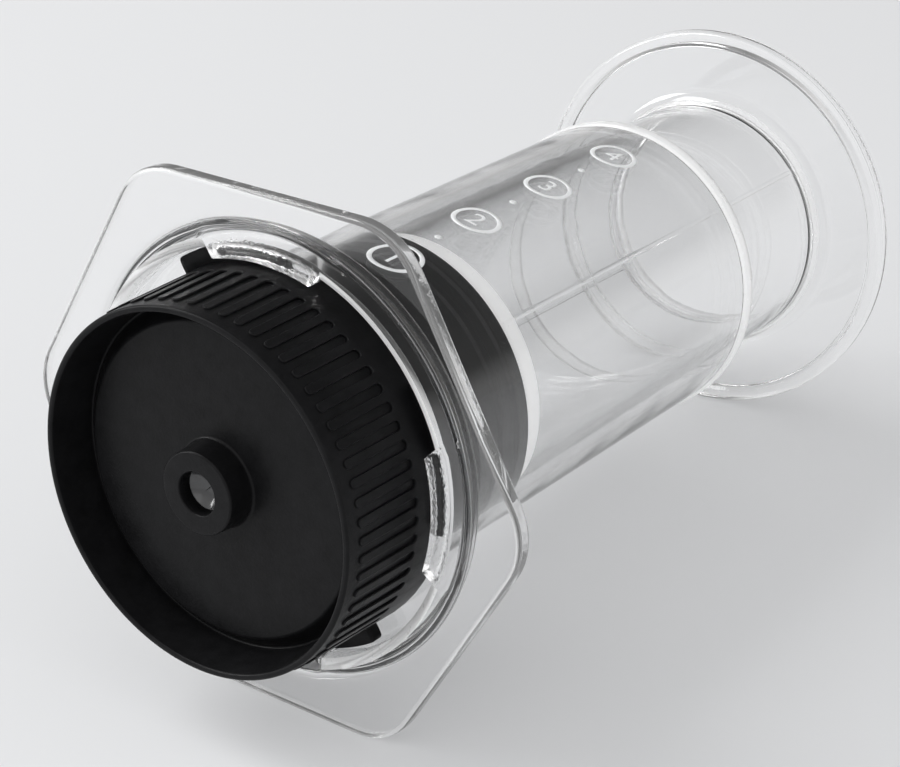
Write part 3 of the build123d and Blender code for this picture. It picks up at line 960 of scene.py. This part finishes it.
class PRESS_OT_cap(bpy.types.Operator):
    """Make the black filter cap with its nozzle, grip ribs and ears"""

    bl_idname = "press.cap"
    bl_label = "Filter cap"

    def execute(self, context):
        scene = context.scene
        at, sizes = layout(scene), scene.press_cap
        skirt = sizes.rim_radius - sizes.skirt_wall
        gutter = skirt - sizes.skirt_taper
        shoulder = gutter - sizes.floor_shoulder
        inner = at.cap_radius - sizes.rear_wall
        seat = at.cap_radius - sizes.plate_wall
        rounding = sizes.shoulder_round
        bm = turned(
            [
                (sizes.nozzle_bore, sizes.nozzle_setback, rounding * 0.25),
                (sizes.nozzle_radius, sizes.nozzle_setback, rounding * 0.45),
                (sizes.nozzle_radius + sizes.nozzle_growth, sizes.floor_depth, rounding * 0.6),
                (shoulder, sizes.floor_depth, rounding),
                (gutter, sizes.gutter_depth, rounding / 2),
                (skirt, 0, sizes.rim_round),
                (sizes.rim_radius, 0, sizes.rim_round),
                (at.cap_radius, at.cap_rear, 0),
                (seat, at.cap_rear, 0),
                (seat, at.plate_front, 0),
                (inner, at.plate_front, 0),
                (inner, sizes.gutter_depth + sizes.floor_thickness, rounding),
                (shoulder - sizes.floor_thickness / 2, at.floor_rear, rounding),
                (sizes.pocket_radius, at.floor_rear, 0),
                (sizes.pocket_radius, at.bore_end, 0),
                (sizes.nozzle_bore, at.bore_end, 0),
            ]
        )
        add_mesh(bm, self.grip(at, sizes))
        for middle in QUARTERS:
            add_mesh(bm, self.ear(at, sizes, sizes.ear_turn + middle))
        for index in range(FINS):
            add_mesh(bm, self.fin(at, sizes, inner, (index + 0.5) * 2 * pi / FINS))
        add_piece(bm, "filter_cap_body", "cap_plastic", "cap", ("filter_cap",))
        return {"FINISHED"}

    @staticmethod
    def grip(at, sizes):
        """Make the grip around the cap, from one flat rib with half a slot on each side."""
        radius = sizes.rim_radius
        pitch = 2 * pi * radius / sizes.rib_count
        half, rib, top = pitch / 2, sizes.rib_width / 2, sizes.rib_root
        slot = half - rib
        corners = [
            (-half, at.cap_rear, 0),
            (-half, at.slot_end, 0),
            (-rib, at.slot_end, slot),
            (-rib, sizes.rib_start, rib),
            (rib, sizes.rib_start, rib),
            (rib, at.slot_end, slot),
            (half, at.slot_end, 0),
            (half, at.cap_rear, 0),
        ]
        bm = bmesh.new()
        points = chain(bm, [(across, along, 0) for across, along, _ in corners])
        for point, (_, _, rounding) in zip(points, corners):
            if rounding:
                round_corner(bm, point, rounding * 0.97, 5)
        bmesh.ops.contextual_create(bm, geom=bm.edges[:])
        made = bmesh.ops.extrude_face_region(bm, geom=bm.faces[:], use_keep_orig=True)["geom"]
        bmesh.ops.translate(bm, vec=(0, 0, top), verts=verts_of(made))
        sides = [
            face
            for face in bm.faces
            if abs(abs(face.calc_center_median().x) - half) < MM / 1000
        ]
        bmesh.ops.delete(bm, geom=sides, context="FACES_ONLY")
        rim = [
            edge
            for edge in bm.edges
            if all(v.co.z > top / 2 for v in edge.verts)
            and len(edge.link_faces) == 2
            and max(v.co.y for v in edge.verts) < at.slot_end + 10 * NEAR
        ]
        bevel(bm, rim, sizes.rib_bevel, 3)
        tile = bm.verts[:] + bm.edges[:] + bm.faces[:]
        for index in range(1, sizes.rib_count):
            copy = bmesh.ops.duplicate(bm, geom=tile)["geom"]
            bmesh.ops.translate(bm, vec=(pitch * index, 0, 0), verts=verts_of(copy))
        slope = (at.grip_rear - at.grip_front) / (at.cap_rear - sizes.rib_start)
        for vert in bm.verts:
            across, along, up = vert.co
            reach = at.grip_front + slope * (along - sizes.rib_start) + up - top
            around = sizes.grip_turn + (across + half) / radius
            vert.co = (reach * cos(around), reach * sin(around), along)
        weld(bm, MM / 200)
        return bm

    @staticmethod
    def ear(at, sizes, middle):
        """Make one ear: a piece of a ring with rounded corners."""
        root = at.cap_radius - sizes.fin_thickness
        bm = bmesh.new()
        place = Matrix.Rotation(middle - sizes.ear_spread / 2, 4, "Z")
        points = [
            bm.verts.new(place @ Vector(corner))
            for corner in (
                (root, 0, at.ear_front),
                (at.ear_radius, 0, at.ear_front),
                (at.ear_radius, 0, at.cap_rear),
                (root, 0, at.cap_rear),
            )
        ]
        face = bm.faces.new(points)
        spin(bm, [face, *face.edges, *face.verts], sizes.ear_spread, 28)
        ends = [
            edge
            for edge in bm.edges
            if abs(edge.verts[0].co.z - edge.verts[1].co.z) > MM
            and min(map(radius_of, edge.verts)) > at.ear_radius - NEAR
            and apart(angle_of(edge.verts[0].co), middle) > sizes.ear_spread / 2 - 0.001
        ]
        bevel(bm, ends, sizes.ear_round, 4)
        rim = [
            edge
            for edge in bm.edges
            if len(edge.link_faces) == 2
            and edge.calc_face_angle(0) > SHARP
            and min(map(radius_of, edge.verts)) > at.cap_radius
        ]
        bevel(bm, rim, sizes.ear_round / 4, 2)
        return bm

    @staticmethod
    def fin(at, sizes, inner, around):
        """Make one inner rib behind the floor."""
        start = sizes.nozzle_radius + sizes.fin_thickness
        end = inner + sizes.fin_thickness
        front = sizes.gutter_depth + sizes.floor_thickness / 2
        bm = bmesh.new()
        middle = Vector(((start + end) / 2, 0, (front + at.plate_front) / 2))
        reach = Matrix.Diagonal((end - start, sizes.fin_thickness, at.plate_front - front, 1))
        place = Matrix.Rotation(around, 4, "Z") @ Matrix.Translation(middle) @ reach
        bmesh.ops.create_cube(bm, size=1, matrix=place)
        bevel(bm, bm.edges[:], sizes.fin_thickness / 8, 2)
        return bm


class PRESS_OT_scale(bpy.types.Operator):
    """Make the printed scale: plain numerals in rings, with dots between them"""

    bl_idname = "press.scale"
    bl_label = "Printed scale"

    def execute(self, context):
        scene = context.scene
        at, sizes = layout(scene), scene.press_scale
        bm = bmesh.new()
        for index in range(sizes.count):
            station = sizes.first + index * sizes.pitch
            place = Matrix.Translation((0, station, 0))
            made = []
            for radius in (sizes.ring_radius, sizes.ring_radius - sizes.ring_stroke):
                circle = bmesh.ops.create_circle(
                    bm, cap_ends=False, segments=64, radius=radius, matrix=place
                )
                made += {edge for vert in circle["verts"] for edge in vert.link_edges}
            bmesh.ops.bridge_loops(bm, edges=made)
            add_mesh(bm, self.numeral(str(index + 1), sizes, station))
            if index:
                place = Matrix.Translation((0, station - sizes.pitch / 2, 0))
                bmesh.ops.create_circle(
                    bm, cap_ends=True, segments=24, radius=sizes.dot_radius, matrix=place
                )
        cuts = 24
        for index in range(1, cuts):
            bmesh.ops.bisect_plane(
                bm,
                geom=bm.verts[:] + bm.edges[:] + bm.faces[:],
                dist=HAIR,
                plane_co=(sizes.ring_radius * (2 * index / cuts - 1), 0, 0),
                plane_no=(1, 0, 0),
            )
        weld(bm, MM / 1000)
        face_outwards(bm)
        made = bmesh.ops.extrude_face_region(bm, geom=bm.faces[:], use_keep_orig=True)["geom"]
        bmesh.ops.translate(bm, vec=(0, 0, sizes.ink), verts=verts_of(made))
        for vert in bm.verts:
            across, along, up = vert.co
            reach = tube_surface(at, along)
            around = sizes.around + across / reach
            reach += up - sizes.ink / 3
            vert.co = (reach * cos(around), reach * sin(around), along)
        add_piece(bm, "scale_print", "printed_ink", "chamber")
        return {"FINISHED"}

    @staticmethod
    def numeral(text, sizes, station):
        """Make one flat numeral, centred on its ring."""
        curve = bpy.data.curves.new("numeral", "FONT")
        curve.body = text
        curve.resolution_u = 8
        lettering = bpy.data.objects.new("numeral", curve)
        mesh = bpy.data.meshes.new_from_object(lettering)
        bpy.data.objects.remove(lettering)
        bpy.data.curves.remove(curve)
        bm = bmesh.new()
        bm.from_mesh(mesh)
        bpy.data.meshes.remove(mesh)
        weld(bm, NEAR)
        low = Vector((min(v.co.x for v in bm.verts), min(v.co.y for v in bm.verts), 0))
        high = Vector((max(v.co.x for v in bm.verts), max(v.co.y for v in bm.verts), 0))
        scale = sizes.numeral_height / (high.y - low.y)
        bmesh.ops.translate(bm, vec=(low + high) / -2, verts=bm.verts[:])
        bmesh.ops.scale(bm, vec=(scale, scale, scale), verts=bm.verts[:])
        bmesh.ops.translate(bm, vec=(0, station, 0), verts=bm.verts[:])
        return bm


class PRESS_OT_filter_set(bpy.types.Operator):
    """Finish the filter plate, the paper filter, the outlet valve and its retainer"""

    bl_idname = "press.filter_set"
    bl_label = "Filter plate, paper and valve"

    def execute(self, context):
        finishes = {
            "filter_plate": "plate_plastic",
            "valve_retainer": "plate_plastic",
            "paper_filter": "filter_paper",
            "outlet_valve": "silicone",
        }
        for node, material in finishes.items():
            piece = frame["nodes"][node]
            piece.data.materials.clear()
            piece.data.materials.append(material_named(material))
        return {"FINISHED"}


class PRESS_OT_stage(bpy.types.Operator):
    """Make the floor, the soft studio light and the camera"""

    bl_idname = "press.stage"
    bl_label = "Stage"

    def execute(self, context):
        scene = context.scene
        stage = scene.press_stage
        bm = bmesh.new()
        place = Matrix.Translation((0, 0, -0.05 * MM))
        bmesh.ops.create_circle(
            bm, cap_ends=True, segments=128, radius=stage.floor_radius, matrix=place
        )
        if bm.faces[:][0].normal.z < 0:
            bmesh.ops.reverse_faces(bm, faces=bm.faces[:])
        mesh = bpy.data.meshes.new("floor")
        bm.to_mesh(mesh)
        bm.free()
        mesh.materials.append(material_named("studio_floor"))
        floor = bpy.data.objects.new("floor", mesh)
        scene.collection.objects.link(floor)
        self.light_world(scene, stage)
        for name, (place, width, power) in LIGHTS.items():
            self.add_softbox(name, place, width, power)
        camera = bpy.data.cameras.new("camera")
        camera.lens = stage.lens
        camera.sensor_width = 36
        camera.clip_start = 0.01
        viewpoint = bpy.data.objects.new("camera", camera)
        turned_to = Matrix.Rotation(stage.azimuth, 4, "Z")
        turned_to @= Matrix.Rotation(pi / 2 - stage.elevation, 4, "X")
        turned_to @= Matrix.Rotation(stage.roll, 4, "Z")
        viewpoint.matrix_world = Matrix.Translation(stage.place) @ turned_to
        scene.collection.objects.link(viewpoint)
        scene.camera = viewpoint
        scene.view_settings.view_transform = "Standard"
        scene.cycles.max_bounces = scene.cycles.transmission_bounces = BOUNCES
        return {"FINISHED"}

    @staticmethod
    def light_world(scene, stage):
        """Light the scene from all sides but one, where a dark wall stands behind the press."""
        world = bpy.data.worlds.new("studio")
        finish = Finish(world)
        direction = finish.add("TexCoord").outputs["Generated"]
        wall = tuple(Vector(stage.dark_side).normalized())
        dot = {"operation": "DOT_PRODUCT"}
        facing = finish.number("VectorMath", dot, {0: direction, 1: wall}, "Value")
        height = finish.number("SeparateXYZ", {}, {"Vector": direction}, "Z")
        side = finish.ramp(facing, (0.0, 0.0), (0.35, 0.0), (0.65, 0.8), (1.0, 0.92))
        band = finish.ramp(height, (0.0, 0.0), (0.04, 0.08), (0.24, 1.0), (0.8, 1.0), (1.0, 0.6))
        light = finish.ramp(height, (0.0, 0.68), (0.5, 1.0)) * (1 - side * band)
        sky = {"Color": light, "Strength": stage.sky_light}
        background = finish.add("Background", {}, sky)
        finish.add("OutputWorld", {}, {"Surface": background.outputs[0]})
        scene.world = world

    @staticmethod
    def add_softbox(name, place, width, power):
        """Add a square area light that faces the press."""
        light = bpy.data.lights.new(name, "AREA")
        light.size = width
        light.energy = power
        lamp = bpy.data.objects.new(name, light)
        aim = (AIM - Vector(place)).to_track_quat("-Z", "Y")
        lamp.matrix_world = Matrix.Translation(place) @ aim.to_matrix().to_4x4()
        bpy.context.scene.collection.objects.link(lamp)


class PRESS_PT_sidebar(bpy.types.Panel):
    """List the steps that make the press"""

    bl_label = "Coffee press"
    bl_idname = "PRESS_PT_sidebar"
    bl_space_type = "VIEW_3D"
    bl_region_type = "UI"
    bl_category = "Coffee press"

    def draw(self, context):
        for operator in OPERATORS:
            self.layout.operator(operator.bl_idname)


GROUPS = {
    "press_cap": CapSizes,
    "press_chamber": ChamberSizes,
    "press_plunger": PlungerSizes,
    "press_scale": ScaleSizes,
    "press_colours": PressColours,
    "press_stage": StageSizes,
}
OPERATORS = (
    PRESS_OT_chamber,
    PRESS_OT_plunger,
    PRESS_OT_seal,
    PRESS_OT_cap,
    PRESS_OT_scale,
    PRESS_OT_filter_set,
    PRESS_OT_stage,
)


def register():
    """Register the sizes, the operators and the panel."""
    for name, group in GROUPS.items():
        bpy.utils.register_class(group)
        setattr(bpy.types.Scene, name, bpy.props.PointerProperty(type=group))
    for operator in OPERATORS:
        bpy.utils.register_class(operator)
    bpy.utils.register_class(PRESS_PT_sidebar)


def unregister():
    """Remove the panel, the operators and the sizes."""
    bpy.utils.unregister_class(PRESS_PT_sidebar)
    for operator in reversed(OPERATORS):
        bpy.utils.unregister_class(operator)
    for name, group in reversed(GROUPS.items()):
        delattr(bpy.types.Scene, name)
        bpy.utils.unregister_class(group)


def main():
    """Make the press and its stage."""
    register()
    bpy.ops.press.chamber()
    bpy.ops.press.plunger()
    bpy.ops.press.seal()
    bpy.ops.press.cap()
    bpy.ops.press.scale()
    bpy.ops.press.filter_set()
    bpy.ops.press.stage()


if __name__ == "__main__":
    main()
==
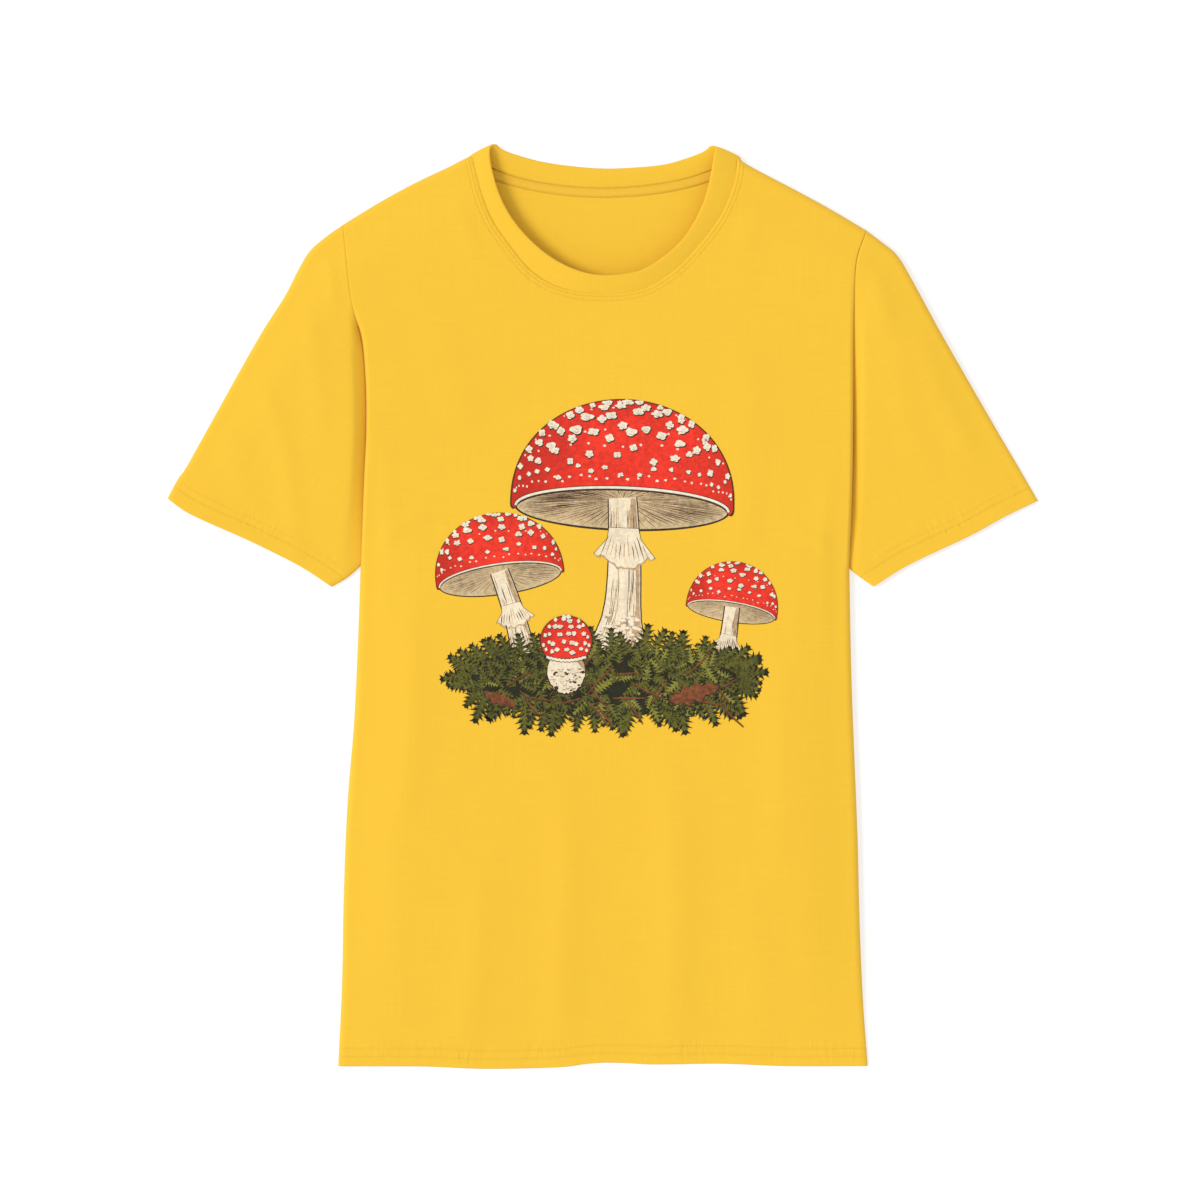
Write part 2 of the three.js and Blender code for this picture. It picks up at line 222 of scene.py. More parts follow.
--
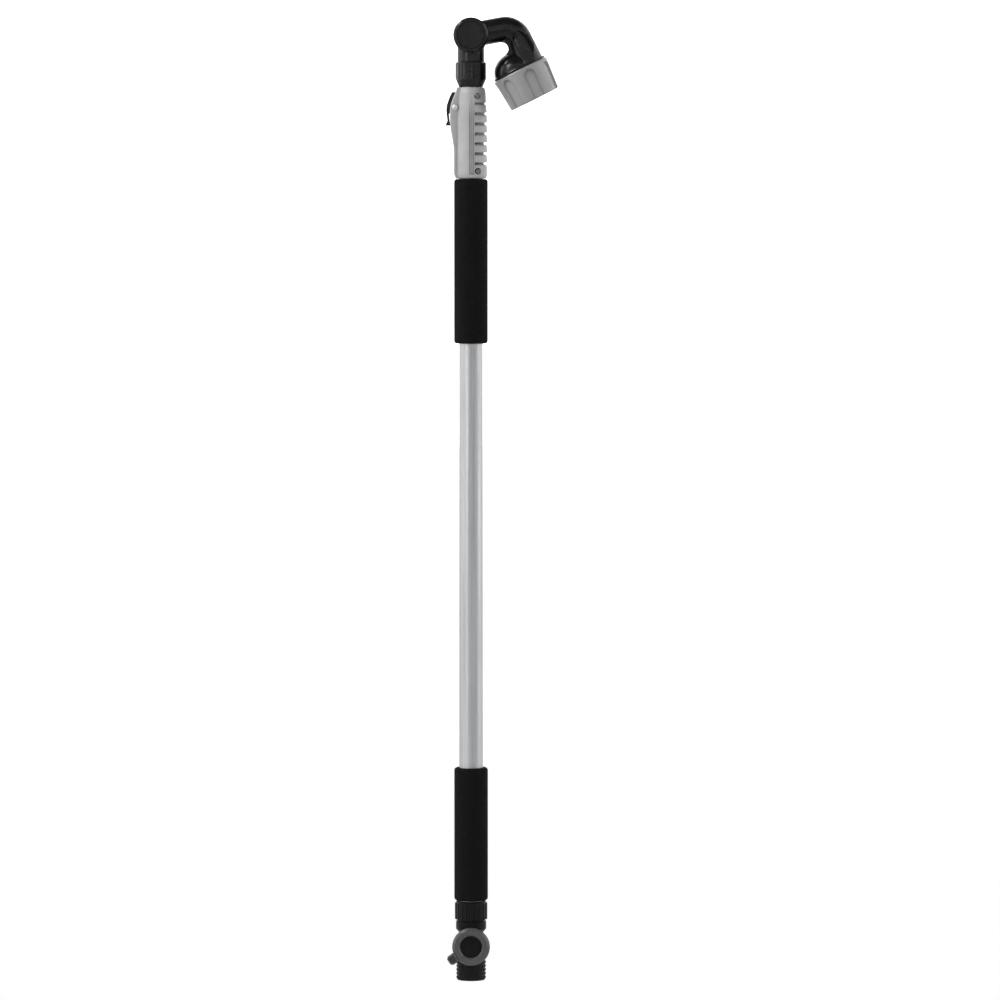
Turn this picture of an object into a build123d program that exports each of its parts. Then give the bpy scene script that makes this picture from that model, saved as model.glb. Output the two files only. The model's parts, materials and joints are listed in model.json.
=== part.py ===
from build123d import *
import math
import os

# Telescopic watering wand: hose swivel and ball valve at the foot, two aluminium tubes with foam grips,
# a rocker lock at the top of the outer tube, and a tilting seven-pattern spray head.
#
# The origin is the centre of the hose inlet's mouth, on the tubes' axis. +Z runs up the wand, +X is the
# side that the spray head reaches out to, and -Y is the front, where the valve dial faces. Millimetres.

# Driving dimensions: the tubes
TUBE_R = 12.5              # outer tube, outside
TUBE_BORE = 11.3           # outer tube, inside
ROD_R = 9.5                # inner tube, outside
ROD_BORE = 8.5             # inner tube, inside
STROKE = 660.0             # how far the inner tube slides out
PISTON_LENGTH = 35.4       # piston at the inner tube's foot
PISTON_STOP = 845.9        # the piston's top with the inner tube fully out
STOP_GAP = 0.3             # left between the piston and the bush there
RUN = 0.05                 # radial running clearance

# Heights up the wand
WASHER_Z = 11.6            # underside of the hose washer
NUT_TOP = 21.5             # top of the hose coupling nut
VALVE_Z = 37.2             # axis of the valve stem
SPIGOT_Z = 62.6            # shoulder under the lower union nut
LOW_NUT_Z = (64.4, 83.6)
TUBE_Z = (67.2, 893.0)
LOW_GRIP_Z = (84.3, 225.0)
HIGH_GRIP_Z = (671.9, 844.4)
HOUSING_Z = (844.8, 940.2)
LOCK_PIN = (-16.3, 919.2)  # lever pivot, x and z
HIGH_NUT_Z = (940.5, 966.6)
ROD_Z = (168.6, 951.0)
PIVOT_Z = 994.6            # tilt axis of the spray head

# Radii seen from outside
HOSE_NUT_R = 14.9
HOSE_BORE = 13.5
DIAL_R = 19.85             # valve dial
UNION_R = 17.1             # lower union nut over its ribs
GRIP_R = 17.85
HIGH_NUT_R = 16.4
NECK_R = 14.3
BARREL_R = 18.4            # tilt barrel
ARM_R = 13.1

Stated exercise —
Print exactly the lines from the line with "Turn this picture" to the line with "# side that", both included, and nothing else.

Exercise solution —
Turn this picture of an object into a build123d program that exports each of its parts. Then give the bpy scene script that makes this picture from that model, saved as model.glb. Output the two files only. The model's parts, materials and joints are listed in model.json.
=== part.py ===
from build123d import *
import math
import os

# Telescopic watering wand: hose swivel and ball valve at the foot, two aluminium tubes with foam grips,
# a rocker lock at the top of the outer tube, and a tilting seven-pattern spray head.
#
# The origin is the centre of the hose inlet's mouth, on the tubes' axis. +Z runs up the wand, +X is the
# side that the spray head reaches out to, and -Y is the front, where the valve dial faces. Millimetres.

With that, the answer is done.